India is unwilling to accept that the Northern and the Eastern Provinces of Sri Lanka is the traditional homeland of Tamils notwithstanding the Indo-Sri Lanka Agreement of 1987 Rajiv Gandhi entered into with JR Jayawardene and committed Indian Peace Keeping Force to implement it in which more 1,300 of our soldiers were killed and thousands maimed for life.

The UPA government lacks the political will or conviction to find a solution to the ethnic crisis or seek justice for the aggrieved. Carrying the diktats of the Geneva resolution will only annihilate the genuine aspirations and right to self-determination of the Tamils in the island nation.

The agenda of the Rajapaksa regime is to buy time to complete Sinhalisation of the Northern and the Eastern Provinces and destroy the existence of the Tamil people in the island nation.

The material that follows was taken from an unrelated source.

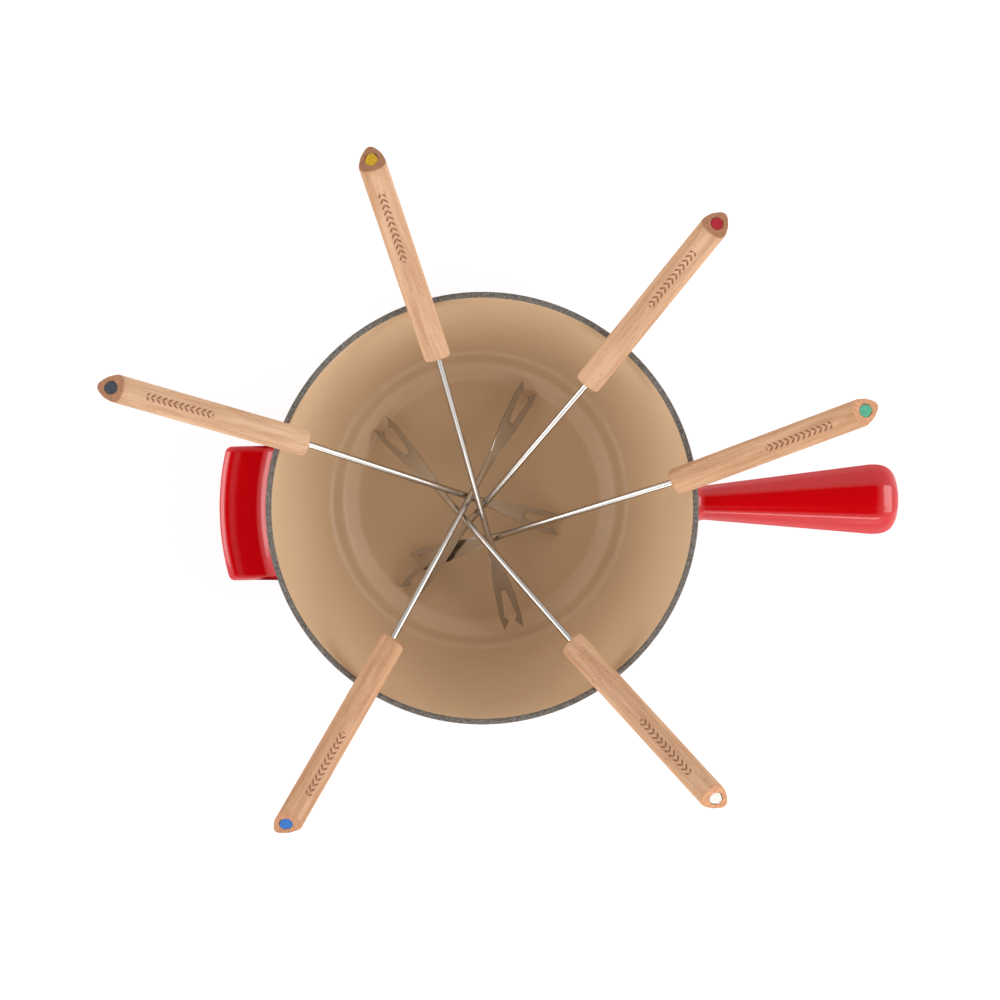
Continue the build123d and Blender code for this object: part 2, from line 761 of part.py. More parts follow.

Every State has a responsibility to protect its citizen from mass atrocities like genocide, ethnic cleansing, war crimes and crimes against humanity, and the international community has a responsibility to assist and build capacity of those States that are unable to protect.

The R2P doctrine has grown from the troubled conscience of the international community after the Rwandan genocide and the Srebrenica massacre in the 1990s. World leaders agreed to the principle of R2P in the World Summit Outcome Document in 2005.

The R2P doctrine suffered a huge blow in May 2009 when the international community watched over grave abuses being inflicted on the Tamil people in Sri Lanka.

The default response of the international community can be coercive military measures if genuine efforts at pacific settlement have failed. The doctrine will become a dead letter in international law unless used in appropriate cases in a timely manner in the interest of oppressed people.

The 2012 Geneva resolution gave the government of Sri Lanka time to pursue its agenda of Sinhalisation of the North-East. This year’s resolution, again insisting on a local process, will give further time to complete agenda.

Tamils protesting in Geneva during the UNHRC session demanding action against the genocidal Sri Lankan regime

If the intention of the international community is to alleviate the post-war sufferings of the Tamil people, it is time for the UNHRC to invoke the R2P doctrine and call for a transitional interim administration for the Northern and the Eastern Provinces, as the government of Sri Lanka has failed to protect a section of its citizens.

Such an idea has been explored before during the 2002-2005 peace process and in the post-Tsunami context.

If anybody thought Sri Lanka would mend its ways after the Human Rights Council resolution, they are mistaken. Even as the 22nd session of the Council was discussing the resolution, people in the Tamil district of Mullaitivu were asked to hand over private lands to make way for a new army camp.

It shows the scant regard of the authorities to the reconciliation process. With the impeachment of Chief Justice Shirani Bandarayake and the appointment of Mohan Pieris, as CJ, a vigorous defender of the government’s conduct of the war, the prospects of accountability through a local process have become nil.

Had Shirani continued as Chief Justice, it would not have been easy for the Rajapaksa regime to usurp powers of the Provinces, particularly the Tamil majority North and East.

The UN Secretary-General’s Panel of Experts report contains the best of recommendations on accountability and way forward in Sri Lanka. It should be heeded by the international community concerned about the plight of Eelam Tamils.